[Records with modeling code]
──────────

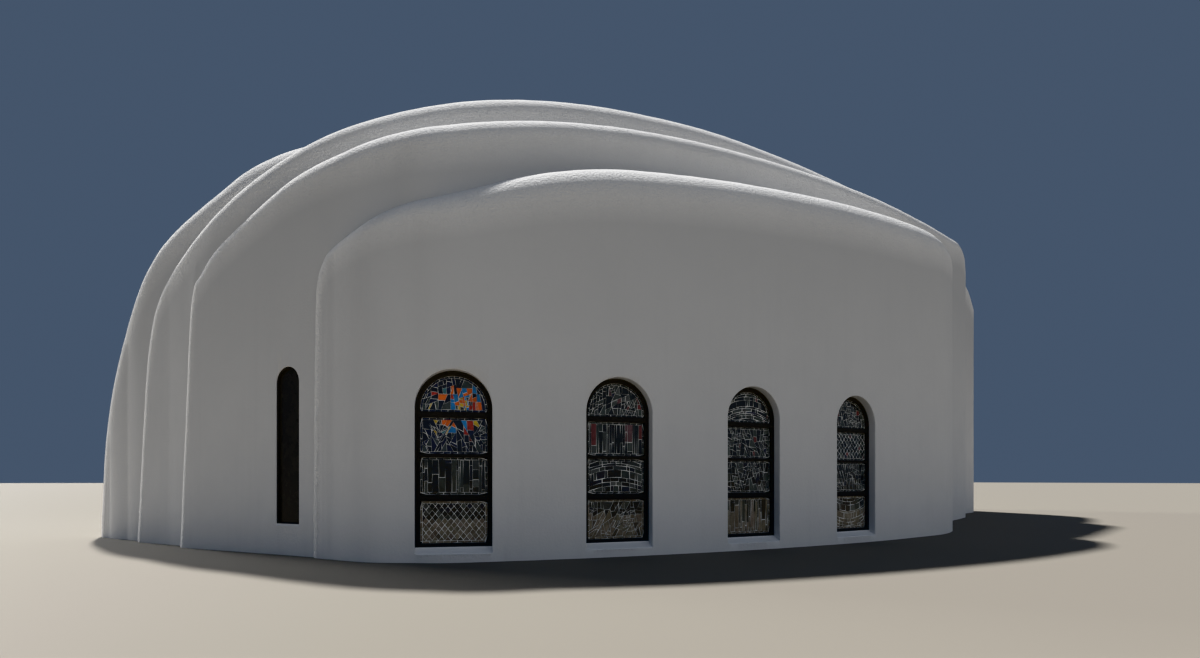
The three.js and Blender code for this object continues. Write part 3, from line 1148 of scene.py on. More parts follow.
@dataclass(frozen=True)
class WindowPlace:
    """Where a window stands in its wall, and the size of its opening."""

    name: str
    rim: Rim
    along: float
    width: float
    height: float
    sill: float
    recess: float
    side: str = "front"
    arris: float = 0.02
    arris_steps: int = 5
    arris_start: float = -0.006
    arris_draft: float = 0.001
    slope: float = 0.02
    apron: float = 0.09
    steps: int = 40
    cut_from: float = -0.8
    cut_to: float = 0.9
    calm_depth: float = 0.6
    calm_reach: float = 0.4
    calm_edge: float = 0.1
    follow_depth: float = 0.1
    sill_step: float = 0.001
    face_span: Place = (0.05, 0.95)
    face_samples: int = 1200
    place_samples: int = 4000

    def on(self, side: str) -> "WindowPlace":
        """The same window on the named side."""
        return replace(self, side=side)

    def matrix(self) -> Matrix:
        """Finds the place of the opening's foot on the front wall's face.

        Returns:
            The matrix of the window's own frame, whose y runs into the building.
        """
        points, ways, _ = self.rim.at(np.linspace(0, 1, self.place_samples, endpoint=False))
        index = int(np.argmax(points[:, 0] >= self.along - LENGTH_CENTRE))
        (x, y, _), (across, back, _) = points[index], ways[index]
        return Matrix.Translation((x, y, self.sill)) @ Matrix.Rotation(
            math.atan2(back, across), 4, "Z")

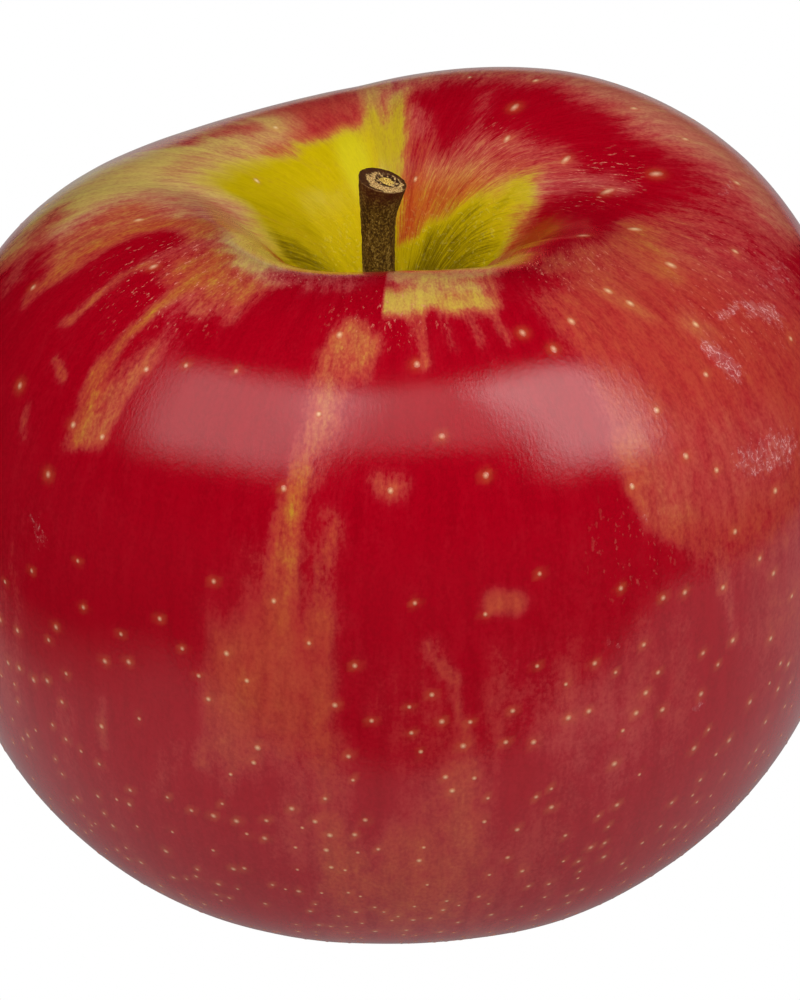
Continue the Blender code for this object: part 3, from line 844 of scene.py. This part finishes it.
# noises that stretch along the streaks: bumps per mm (two across, one along), detail, roughness, shift
skinNoises = dict(
    broad=((0.22, 0.22, 0.03), 2.0),
    strands=((1.0, 1.0, 0.13), 3.0, 0.55),
    hairs=((3.4, 3.4, 0.9), 2.0, 0.5),
    grain=((2.8, 2.8, 2.3), 4.0, 0.6),
    patches=((0.7, 0.7, 0.5), 3.0, 0.55),
    crumbs=((1.8, 1.8, 1.2), 3.0, 0.65, (7.0, 3.0, 5.0)),
    torn=((1.3, 1.3, 1.3), 4.0, 0.65, (1.0, 9.0, 4.0)),
    cracks=((1.5, 1.5, 1.1), 2.0, 0.5, (2.0, 8.0, 1.0)),
)


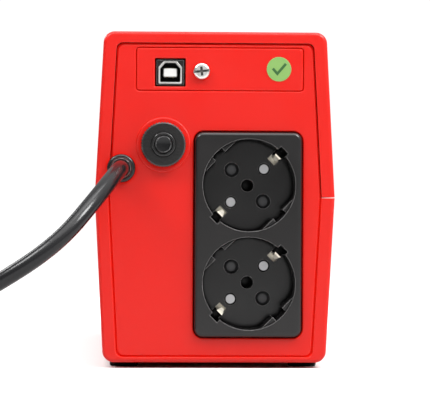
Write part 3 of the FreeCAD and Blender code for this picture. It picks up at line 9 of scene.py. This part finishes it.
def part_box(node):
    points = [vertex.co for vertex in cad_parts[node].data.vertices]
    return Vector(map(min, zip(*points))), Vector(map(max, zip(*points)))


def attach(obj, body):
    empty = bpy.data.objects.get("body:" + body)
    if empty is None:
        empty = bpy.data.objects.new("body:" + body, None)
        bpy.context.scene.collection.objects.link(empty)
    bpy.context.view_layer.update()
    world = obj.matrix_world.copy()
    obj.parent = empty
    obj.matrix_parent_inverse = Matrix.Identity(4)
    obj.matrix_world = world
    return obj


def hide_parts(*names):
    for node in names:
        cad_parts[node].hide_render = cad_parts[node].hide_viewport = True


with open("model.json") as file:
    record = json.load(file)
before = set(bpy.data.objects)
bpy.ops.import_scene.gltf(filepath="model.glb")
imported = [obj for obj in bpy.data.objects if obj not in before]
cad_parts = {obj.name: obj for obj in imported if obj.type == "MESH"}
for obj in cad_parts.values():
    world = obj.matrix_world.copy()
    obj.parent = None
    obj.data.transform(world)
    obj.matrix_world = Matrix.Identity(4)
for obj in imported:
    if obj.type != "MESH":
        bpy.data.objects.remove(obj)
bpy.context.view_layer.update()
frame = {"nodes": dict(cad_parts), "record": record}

# The rear wall's border is the plane that the camera faces.
rear_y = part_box("base_shell")[0].y
MM = 0.001


# Camera: at the sockets' height, a metre from the rear wall and a little to the cord's side.

camera_place = Vector((-0.0352, rear_y - 1.0, 0.0682))
camera_target = Vector((0.0002, rear_y, 0.0707))
camera_lens = 199.1
camera_roll = math.radians(0.25)


def make_camera():
    data = bpy.data.cameras.new("camera")
    data.lens = camera_lens
    camera = bpy.data.objects.new("camera", data)
    camera.location = camera_place
    facing = (camera_target - camera_place).to_track_quat("-Z", "Y")
    camera.rotation_mode = "QUATERNION"
    camera.rotation_quaternion = facing @ Quaternion((0, 0, 1), camera_roll)
    bpy.context.collection.objects.link(camera)
    bpy.context.scene.camera = camera


# Input cord: out of the strain relief, down to the ground, round its coil and into the plug.
# The route's places are in millimetres.

cord_diameter = 6.8 * MM
cord_start = Vector((-39.4, -138.5, 83.8)) * MM
cord_route_mm = [
    (-39.4, -162.0, 83.8),
    (-43.1, -178.0, 78.8),
    (-51.1, -193.0, 68.4),
    (-60.3, -202.0, 57.2),
    (-71.3, -206.0, 47.9),
    (-84.4, -206.0, 39.4),
    (-99.6, -202.0, 30.4),
    (-115.5, -196.5, 20.6),
    (-131.0, -190.5, 11.9),
    (-146.0, -187.6, 6.4),
]
coil_centre = Vector((-160.0, -142.0, 0.0)) * MM
coil_radius_outer = 44.0 * MM
coil_radius_inner = 30.0 * MM
coil_low_z = 4.2 * MM
coil_high_z = 11.0 * MM
coil_points_per_turn = 16
layer_turns = 2.0
rise_turns = 0.25
tail_mm = [(-204.6, -126.0, 11.4), (-204.0, -112.0, 10.0), (-204.0, -98.0, 10.0)]


def coil_point(turn):
    """A place on the coil after so many turns: a spiral inwards, a rise and a spiral outwards."""
    band = coil_radius_outer - coil_radius_inner
    inwards = min(turn, layer_turns) / layer_turns
    rise = min(max(turn - layer_turns, 0.0), rise_turns) / rise_turns
    outwards = max(turn - layer_turns - rise_turns, 0.0) / layer_turns
    radius = coil_radius_outer - band * (inwards - outwards)
    angle = -math.pi / 2 - 2 * math.pi * turn
    height = coil_low_z + (coil_high_z - coil_low_z) * rise
    return coil_centre + Vector((radius * math.cos(angle), radius * math.sin(angle), height))


def cord_points():
    route = [Vector(point) * MM for point in cord_route_mm]
    steps = round((2 * layer_turns + rise_turns) * coil_points_per_turn)
    coil = [coil_point(step / coil_points_per_turn) for step in range(steps + 1)]
    tail = [Vector(point) * MM for point in tail_mm]
    return [cord_start] + route + coil + tail


def make_cord():
    data = bpy.data.curves.new("input_cord", "CURVE")
    data.dimensions = "3D"
    # Each point's radius is the cord's own, so the bevel is one.
    data.bevel_depth = 1.0
    data.bevel_resolution = 7
    data.use_fill_caps = True
    points = cord_points()
    spline = data.splines.new("NURBS")
    spline.points.add(len(points) - 1)
    for point, place in zip(spline.points, points):
        point.co = (*place, 1.0)
        point.radius = cord_diameter / 2
    spline.order_u = 3
    spline.use_endpoint_u = True
    spline.resolution_u = 8
    spline.use_smooth = True
    cord = bpy.data.objects.new("input_cord", data)
    bpy.context.collection.objects.link(cord)
    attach(cord, "housing")
    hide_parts("cord_lead", "cord_coil", "cord_tail")
    return cord


# Floor, background and lights.

floor_half = 40.0
floor_sent_back = 0.55


def make_floor():
    mesh = bpy.data.meshes.new("floor")
    corners = [(-floor_half, -floor_half, 0), (floor_half, -floor_half, 0),
               (floor_half, floor_half, 0), (-floor_half, floor_half, 0)]
    mesh.from_pydata(corners, [], [(0, 1, 2, 3)])
    floor = bpy.data.objects.new("floor", mesh)
    bpy.context.collection.objects.link(floor)
    floor.data.materials.append(pale_floor())


world_side = 0.24
world_top = 0.9
world_left = 0.5
world_right = 1.5
world_backdrop = 1.05


def make_world():
    """A white backdrop that lights the object softly, brighter from above and from the right."""
    world = bpy.data.worlds.new("studio")
    bpy.context.scene.world = world
    world.use_nodes = True
    nodes, links = world.node_tree.nodes, world.node_tree.links
    nodes.clear()

    def graded(value, start, end, low, high):
        scale = nodes.new("ShaderNodeMapRange")
        for name, number in zip(("From Min", "From Max", "To Min", "To Max"), (start, end, low, high)):
            scale.inputs[name].default_value = number
        links.new(value, scale.inputs["Value"])
        return scale.outputs["Result"]

    def background(strength):
        node = nodes.new("ShaderNodeBackground")
        node.inputs["Color"].default_value = (1, 1, 1, 1)
        node.inputs["Strength"].default_value = strength
        return node

    place = nodes.new("ShaderNodeTexCoord")
    split = nodes.new("ShaderNodeSeparateXYZ")
    links.new(place.outputs["Generated"], split.inputs[0])
    brightness = nodes.new("ShaderNodeMath")
    brightness.operation = "MULTIPLY"
    links.new(graded(split.outputs["Z"], -0.1, 0.9, world_side, world_top), brightness.inputs[0])
    links.new(graded(split.outputs["X"], -0.6, 0.6, world_left, world_right), brightness.inputs[1])
    soft = background(1.0)
    links.new(brightness.outputs[0], soft.inputs["Strength"])
    seen = nodes.new("ShaderNodeLightPath")
    choice = nodes.new("ShaderNodeMixShader")
    links.new(seen.outputs["Is Camera Ray"], choice.inputs[0])
    links.new(soft.outputs[0], choice.inputs[1])
    links.new(background(world_backdrop).outputs[0], choice.inputs[2])
    output = nodes.new("ShaderNodeOutputWorld")
    links.new(choice.outputs[0], output.inputs["Surface"])


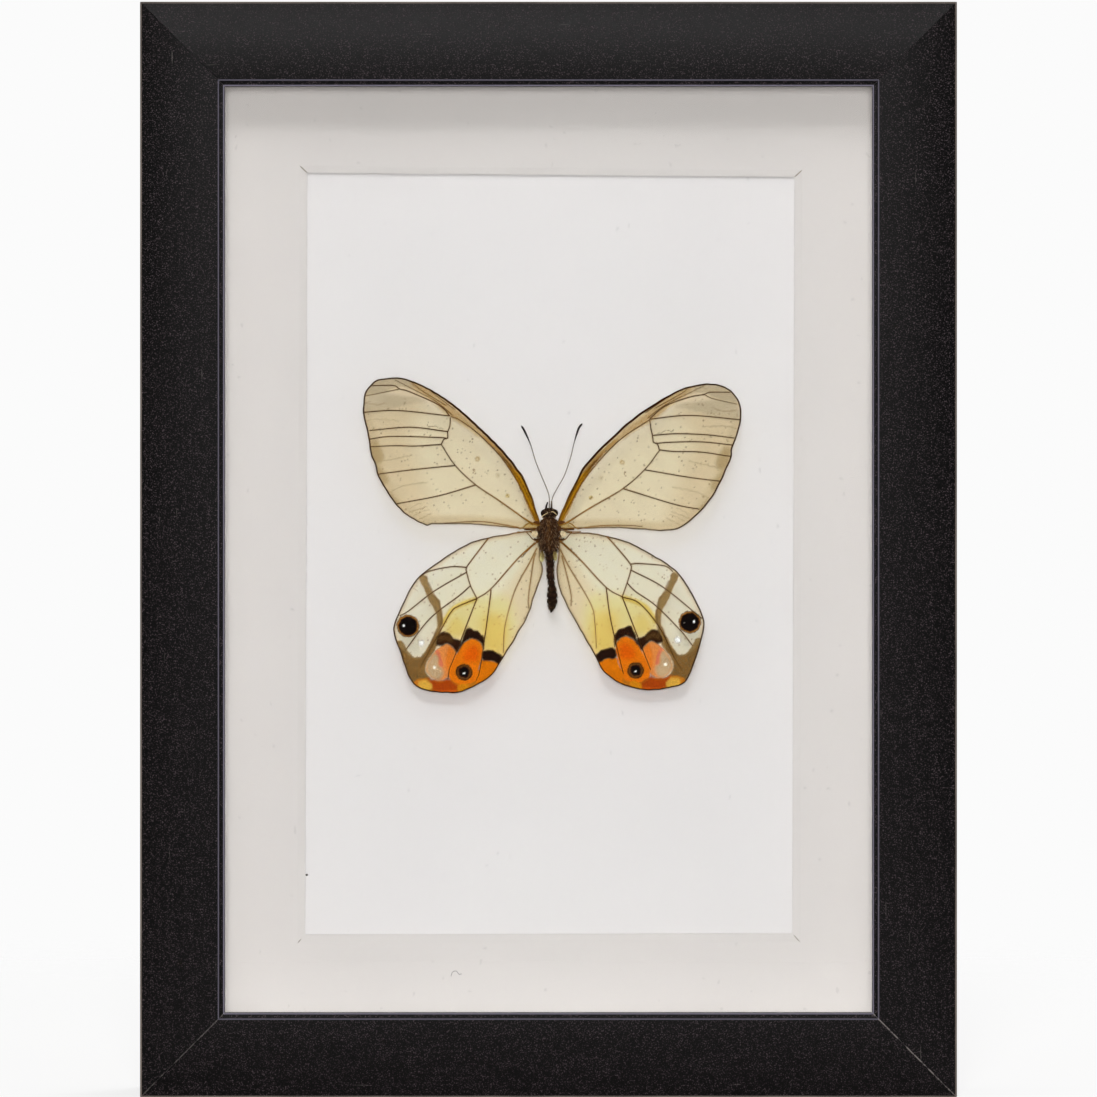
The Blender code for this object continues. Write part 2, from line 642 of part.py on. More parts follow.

──────────

Give again, word for word, the lines starting at the line that has "obj.matrix_world = Matrix.Identity(4)" and ending at the line that has "(-204.0, -98.0, 10.0)]", with both of those lines included and nothing else.

    obj.matrix_world = Matrix.Identity(4)
for obj in imported:
    if obj.type != "MESH":
        bpy.data.objects.remove(obj)
bpy.context.view_layer.update()
frame = {"nodes": dict(cad_parts), "record": record}

# The rear wall's border is the plane that the camera faces.
rear_y = part_box("base_shell")[0].y
MM = 0.001


# Camera: at the sockets' height, a metre from the rear wall and a little to the cord's side.

camera_place = Vector((-0.0352, rear_y - 1.0, 0.0682))
camera_target = Vector((0.0002, rear_y, 0.0707))
camera_lens = 199.1
camera_roll = math.radians(0.25)


def make_camera():
    data = bpy.data.cameras.new("camera")
    data.lens = camera_lens
    camera = bpy.data.objects.new("camera", data)
    camera.location = camera_place
    facing = (camera_target - camera_place).to_track_quat("-Z", "Y")
    camera.rotation_mode = "QUATERNION"
    camera.rotation_quaternion = facing @ Quaternion((0, 0, 1), camera_roll)
    bpy.context.collection.objects.link(camera)
    bpy.context.scene.camera = camera


# Input cord: out of the strain relief, down to the ground, round its coil and into the plug.
# The route's places are in millimetres.

cord_diameter = 6.8 * MM
cord_start = Vector((-39.4, -138.5, 83.8)) * MM
cord_route_mm = [
    (-39.4, -162.0, 83.8),
    (-43.1, -178.0, 78.8),
    (-51.1, -193.0, 68.4),
    (-60.3, -202.0, 57.2),
    (-71.3, -206.0, 47.9),
    (-84.4, -206.0, 39.4),
    (-99.6, -202.0, 30.4),
    (-115.5, -196.5, 20.6),
    (-131.0, -190.5, 11.9),
    (-146.0, -187.6, 6.4),
]
coil_centre = Vector((-160.0, -142.0, 0.0)) * MM
coil_radius_outer = 44.0 * MM
coil_radius_inner = 30.0 * MM
coil_low_z = 4.2 * MM
coil_high_z = 11.0 * MM
coil_points_per_turn = 16
layer_turns = 2.0
rise_turns = 0.25
tail_mm = [(-204.6, -126.0, 11.4), (-204.0, -112.0, 10.0), (-204.0, -98.0, 10.0)]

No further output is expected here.